Ein der Ukraine aufoktroyierter Waffenstillstand würde Putin nur Zeit verschaffen, seine immer noch geltenden Kriegsziele, die Zerstörung der Ukraine als Staat und eigenständige Kultur, nach einer Pause zum Wiederaufbau seiner dezimierten militärischen Kräfte weiterzuverfolgen. Ein derartiger Waffenstillstand wäre also ein eklatanter militärstrategischer Fehltritt. Um einen Waffenstillstand überhaupt sinnvoll ausgestalten zu können, müssten Sicherheitsgarantien für die Ukraine ausgehandelt und glaubwürdig international implementiert werden. Immerhin hat Putin die Ukraine auf der Krim auch 2014 bereits angegriffen, obwohl Russland nicht nur die ukrainischen Grenzen anerkannt, sondern sich sogar im Budapester Memorandum von 1994 als Schutzmacht deklariert hatte.

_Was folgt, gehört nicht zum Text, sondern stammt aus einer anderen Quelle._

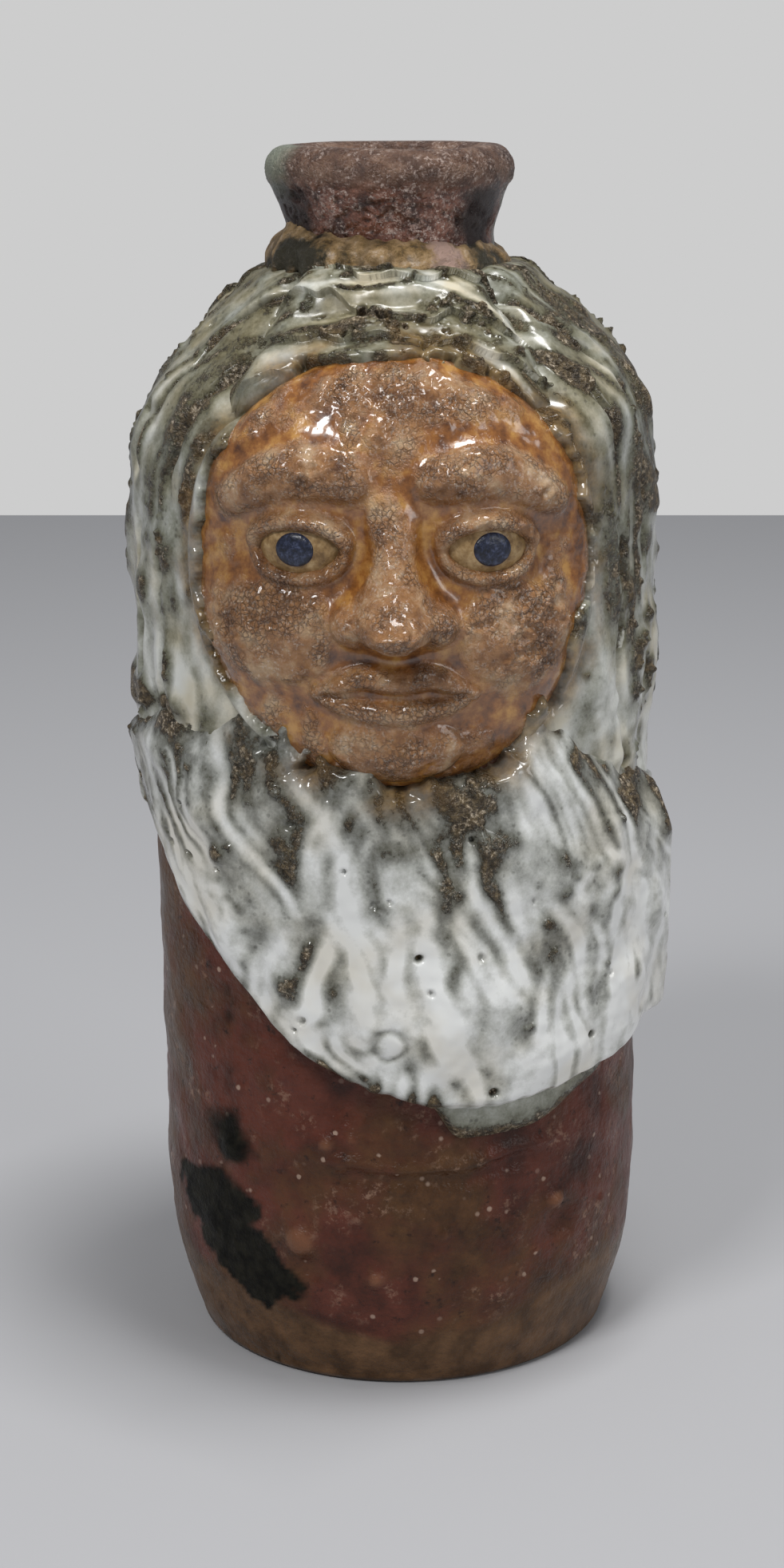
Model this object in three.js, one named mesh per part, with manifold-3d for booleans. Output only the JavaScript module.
// A face jug: a hand-built stoneware bottle with a flared neck. Its upper half is dressed with combed
// strips of clay for hair and beard, round a face of coils, pellets and pads laid on an oval slab.
// Millimetres, +Z up. The face looks along -Y and the origin is the centre of the foot.
import * as THREE from "three";
import { mergeVertices } from "three/addons/utils/BufferGeometryUtils.js";
import Module from "manifold-3d";

const wasm = await Module();
wasm.setup();

const DEG = Math.PI / 180;
const { lerp, clamp, smoothstep } = THREE.MathUtils;

// The vessel
const bodyRadius = 36.5;
const wall = 5;
const footRadius = 31.3;
const footThickness = 6;
const footEdge = 1.6;
const footTaperHeight = 28; // the wall draws in below this height
const shoulderHeight = 134.5; // where the shoulder begins to turn in
const shoulderSkirt = 8.5; // its upright part below that, down to the top of the wall
const shoulderBend = 21;
const shoulderSlope = 45 * DEG;
const neckRadius = 14.6;
const neckWall = 4.8;
const neckHeight = 15.2;
const neckStem = 3.4; // the part of the neck below its flare
const neckSpread = 0.5; // how much wider the neck is where it sits on the shoulder
const lipRadius = 17.9;
const lipThickness = 6.4;
const lipRise = 2.6; // from the widest part of the lip to its crest
const coilRadius = 1.6; // the coil that seals the foot of the neck

// How the pieces sit and how the whole pot is out of true
const seam = 0.3; // the joint between two pieces
const strandGap = 0.5; // between neighbouring strips, measured round the jug
const lean = 2; // how far the lip stands to the left of the foot
const ovality = 0.006;
const ovalAxis = 35 * DEG;

// The face slab
const fringeDepth = 13.9; // from the hair's upper end down to the slab
const faceHeight = 61.5; // along the shell
const faceWidth = 59;
const faceThickness = 3;
const faceCrown = 1.6;
const socketDepth = 1.5;

// The features. A spacing is from the middle of the face, round the shell, a drop is from the top of the
// slab and a rise from its bottom.
const eyeSpacing = 11.8;
const eyeDrop = 27.5;
const eyeballWidth = 11;
const eyeballHeight = 8.6;
const eyeballBulge = 3;
const irisWidth = 4.4;
const irisThickness = 0.7;
const lidWidth = 2.7;
const lidBulge = 2.6;
const lidOverlap = 0.2; // how far the middle of a lid comes in over its eyeball
const browSpacing = 3.6; // to its inner end
const browDrop = 19.1;
const browLength = 18;
const browArch = 2;
const browFall = 2.6; // how much lower its outer end is
const browWidth = 6;
const browBulge = 3;
const noseDrop = 23;
const philtrum = 7.1; // from the nose's foot to the line of the mouth
const noseBridge = 6.5;
const noseWidth = 15;
const noseBulge = 9.8;
const nostrilRadius = 1.3;
const nostrilSpacing = 3.2;
const nostrilLift = 8; // out from the shell
const cheekSpacing = 15.6;
const cheekDrop = 39.5;
const cheekWidth = 14;
const cheekHeight = 10;
const cheekBulge = 2;
const mouthRise = 13.4;
const mouthWidth = 19;
const lipWidth = 4.2;
const lipBulge = 2.8;
const chinRise = 5.6;
const chinWidth = 13;
const chinHeight = 7;
const chinBulge = 2.2;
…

Ein Waffenstillstand ohne internationale, militärische Garantien wäre also nur eine strategische Pause zur Vorbereitung von Putins nächster Aggression.
Auch bleibt unklar, ob die ukrainische Bevölkerung nach fast einem Jahr eines Krieges, in dem sie massiven Bombardements, Menschenrechtsverletzungen, Morden und Kriegsverbrechen ausgesetzt war, einen Verhandlungsversuch der eigenen Regierung überhaupt akzeptieren würde. (Belege für gezielte Ermordungen von Ziviliste:innen in Butscha findet man hier: https://www.nytimes.com/2022/12/22/video/russia-ukraine-bucha-massacre-takeaways.html) Eine interne Revolte bei gleichzeitigen Angriffen durch Russland könnte an der Grenze der EU einen failed state, Massenmigration, Spaltung, Revolution, Partisanenkrieg und Terrorismus erschaffen, und all das keine 800 km per Auto von Wien entfernt, und getrennt nur durch einen unzuverlässigen EU-Partnerstaat, der Flüchtlinge traditionell durchwinkt und sich als Putin-Versteher erweist – Ungarn.
Vor diesem Hintergrund scheint die Koalition der freien Welt, die die Ukraine in ihrem Kampf gegen den Aggressor in ihrer Entscheidung, ihr Land, ihre Freiheit und ihr Überleben zu verteidigen, auch im europäischen – und österreichischen – Eigeninteresse zu sein.